Nature has been benevolent to this area, which combines the beauty and majesty of the Balkan with the fertility of the Tundja River valley. The picking season in the Rose Valley lasts from May to June. During this period, the area gives off a pleasant scent and is covered with multi-colored flowers. Bulgaria is one of the biggest producers of rose oil in the world and it is a symbol of the country. The Festival of Roses is celebrated in the first weekend of June every year in the Rose Valley near the town of Kazanlak (at the foot of the Balkan Range). The hot mineral springs of the region, located in the town of Pavel Banya and in the villages of Ovoshtnik and Yagoda, make the region an attractive tourist destination. Renowned for its healing and beautifying properties, the fragrant rose elixir of the marvelous power of natural extracts flows from the heart of Bulgaria to the whole world. Kazanluk is the center of the rose oil industry with festival celebrating roses held every year. Kazanluk lies in the Kazanluk Valley, the eastern part of which is world known as the Rose Valley, about 200 km away from Sofia. The Rose Festival combines the rose blossom picking activity with a number of typical local cultural rituals and events. These evolve from several centuries of tradition and have played a vital role in shaping identity of Bulgarians. It used to be an additional source of income for mining families in the past and nowadays it is a single source of income for many. Therefore, rose growing is considered a local cultural value and its traditions are to be preserved and further improved.

Pazardzhik is one of the biggest towns in southern Bulgaria, situated in the western part of the Thracian valley, on the bank of Maritsa River. The distance from Pazardzhik to Sofia is 100 km and to Plovdiv – 35 km. The area was populated in ancient times. Many mounds and necropolises were found there. The settlement appeared in the 15th century and acted as a merchant center on the road from  Singidunum /Belgrade/ connecting Europe to Asia Minor. In the coming century, the town became an Ottoman administrative unit and kept this status up until the time of the Liberation from the Ottoman rule in 1878. Travelers often wrote about the Pazardzhik and mentioned it as a hectic place with large markets. In the 17th and 18th centuries, Pazardzhik was one of the main Maritsa harbors. The storehouses near the river held wheat, rice, tobacco and timber from the nearby Rhodope Mountain region. Locals grew vegetables, tobacco and rice and practiced various crafts. Craftsmen and merchants comprised nearly 70 percent of the local population.

As every major town, during the Bulgarian revival, Pazardzhik turned into a cultural center. The first school appeared there in 1823 and the first modern school, featuring classrooms, opened doors in 1845. After the liberation, the town’s population reached 15 000 people.
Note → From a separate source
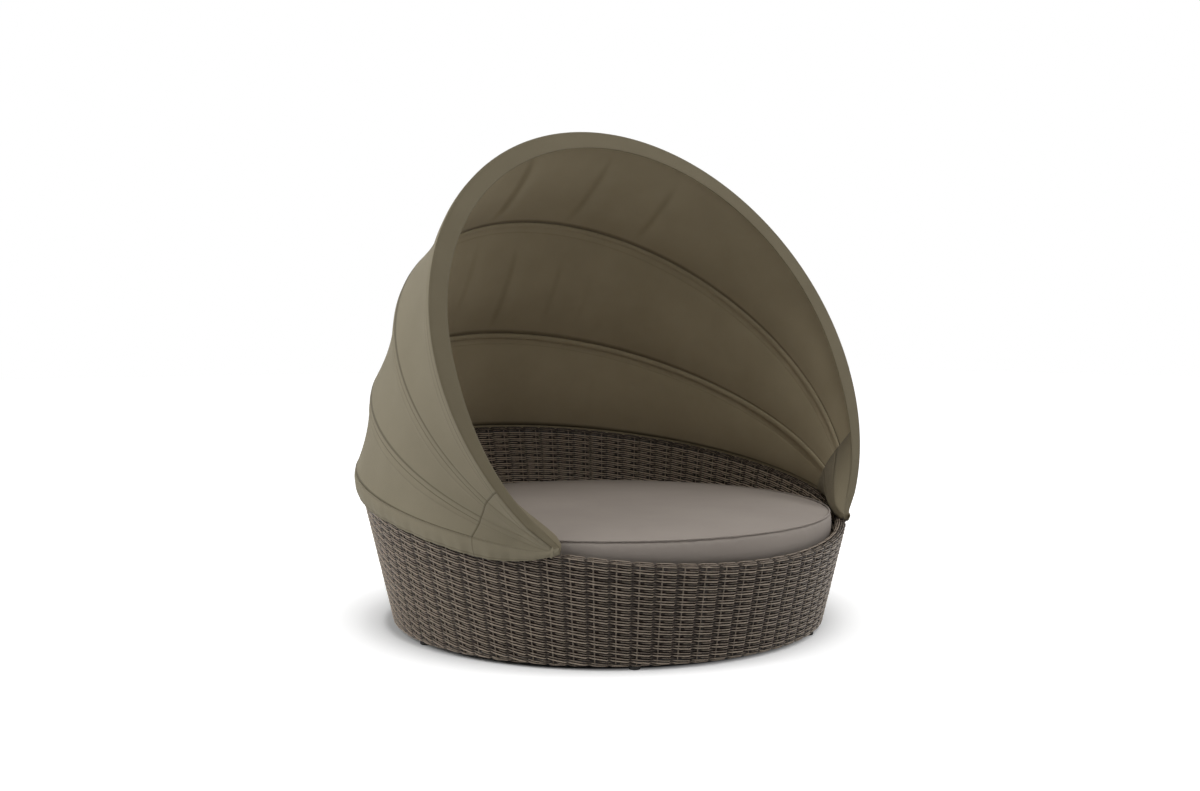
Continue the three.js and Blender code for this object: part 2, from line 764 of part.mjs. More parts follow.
function buildCushion() {
  const foot = deckHeight + touchGap;
  const footRadius = onWall(0, -wallThickness - cushionClearance, deckHeight).setZ(0).length();
  const seamRadius = footRadius + cushionSeamOut;
  const seam = foot + cushionHeight;
  const side = spread(6, 0, 1).map((t) => [
    THREE.MathUtils.lerp(footRadius, seamRadius, t) + cushionBulge * Math.sin(Math.PI * t),
    THREE.MathUtils.lerp(foot + cushionFootRise, seam, t),
  ]);
  const piping = spread(3, -Math.PI / 4, (3 * Math.PI) / 4).map((a) => [
    seamRadius + cushionEdgeRadius * Math.cos(a),
    seam + cushionEdgeRadius * (1 + Math.sin(a)),
  ]);
  const topShares = [0.96, 0.88, 0.74, 0.55, 0.3];
  const crown = topShares.map((share) => [
    seamRadius * share,
    seam + cushionEdgeRadius + cushionCrown * (1 - share ** 4),
  ]);
  const profile = [
    [0, foot],
    [footRadius - cushionFootRise, foot],
    ...side,
    ...piping,
    ...crown,
    [0, seam + cushionEdgeRadius + cushionCrown],
  ];
  place("cushion", turned(profile, cushionSides), finish(colours.cushion, 0.95, 0));
}

function buildGlides() {
  const rubber = finish(colours.rubber, 0.8, 0);
  const profile = [
    [0, 0],
    [glideRadius - glideChamfer, 0],
    [glideRadius, glideChamfer],
    [glideRadius, glideHeight - touchGap],
    [0, glideHeight - touchGap],
  ];
  const ring = baseRadius - glideRadius - lowerCornerRadius / 2;
  for (let i = 0; i < glideCount; i++) {
    const phi = ((i + 1 / 2) * 2 * Math.PI) / glideCount;
    const glide = place(`glide_${i + 1}`, turned(profile, roundSides), rubber);
    glide.position.set(ring * Math.sin(phi), -ring * Math.cos(phi), 0);
  }
}

buildFrame();
buildWall();
buildSeat();
buildCushion();
buildGlides();
buildPivots();
buildBows();
buildCanopy();

// The base's middle is set so that the origin lies below the middle of the whole daybed.
daybed.updateMatrixWorld(true);
const bounds = new THREE.Box3().setFromObject(daybed);
daybed.position.y = -(bounds.min.y + bounds.max.y) / 2;

export default daybed;
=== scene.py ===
import math
import bmesh
import bpy
import numpy as np
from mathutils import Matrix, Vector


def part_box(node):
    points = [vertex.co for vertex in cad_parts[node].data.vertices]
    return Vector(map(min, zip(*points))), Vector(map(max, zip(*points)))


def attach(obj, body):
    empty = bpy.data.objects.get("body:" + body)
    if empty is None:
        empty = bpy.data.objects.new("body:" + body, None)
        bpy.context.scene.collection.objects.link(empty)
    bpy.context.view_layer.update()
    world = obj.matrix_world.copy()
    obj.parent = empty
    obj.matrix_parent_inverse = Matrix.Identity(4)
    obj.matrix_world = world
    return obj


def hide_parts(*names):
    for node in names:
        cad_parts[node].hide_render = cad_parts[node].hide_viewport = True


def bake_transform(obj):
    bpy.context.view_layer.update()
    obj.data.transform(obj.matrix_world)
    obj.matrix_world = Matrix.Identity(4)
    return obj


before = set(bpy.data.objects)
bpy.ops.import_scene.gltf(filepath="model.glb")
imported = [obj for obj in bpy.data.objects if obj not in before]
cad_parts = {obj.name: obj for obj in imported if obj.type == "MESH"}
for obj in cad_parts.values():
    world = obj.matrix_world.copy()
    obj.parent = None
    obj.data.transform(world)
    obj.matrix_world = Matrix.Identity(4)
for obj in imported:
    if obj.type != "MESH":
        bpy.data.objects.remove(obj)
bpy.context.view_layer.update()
print("stage: frame loaded")

degree = math.pi / 180
metre = 0.001  # sizes below are in millimetres, and meshes in metres
deckLow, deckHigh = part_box("seat_deck")
baseMiddleY = (deckLow.y + deckHigh.y) / 2
draws = np.random.default_rng(41)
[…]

Craftsmanship lost its power and factories appeared there. In the coming decades, the town developed as an industrial center. One of Pazardzhik’s landmarks is the Sv. Bogoroditsa cathedral, constructed in 1836 and 1837. Its iconostasis and the woodcarvings are considered some of the most beautiful on the Balkans. Konstantin Velichkov drama theater is among the oldest in the country. It merged with the town’s puppet theater. Pazardzhik features various other landmarks. The Pazardzhik History museum was created in 1911 and today is one of the oldest in the country. A separate building of 1200 sq m was constructed to host it. The museum has its restoration room and photo lab. An ethnographic collection can be seen alongside the other artifacts. The town’s art gallery carries the name of the famous revival-period artist Stanislav Dospevski. The gallery has rich collection and its room host works representing all art styles.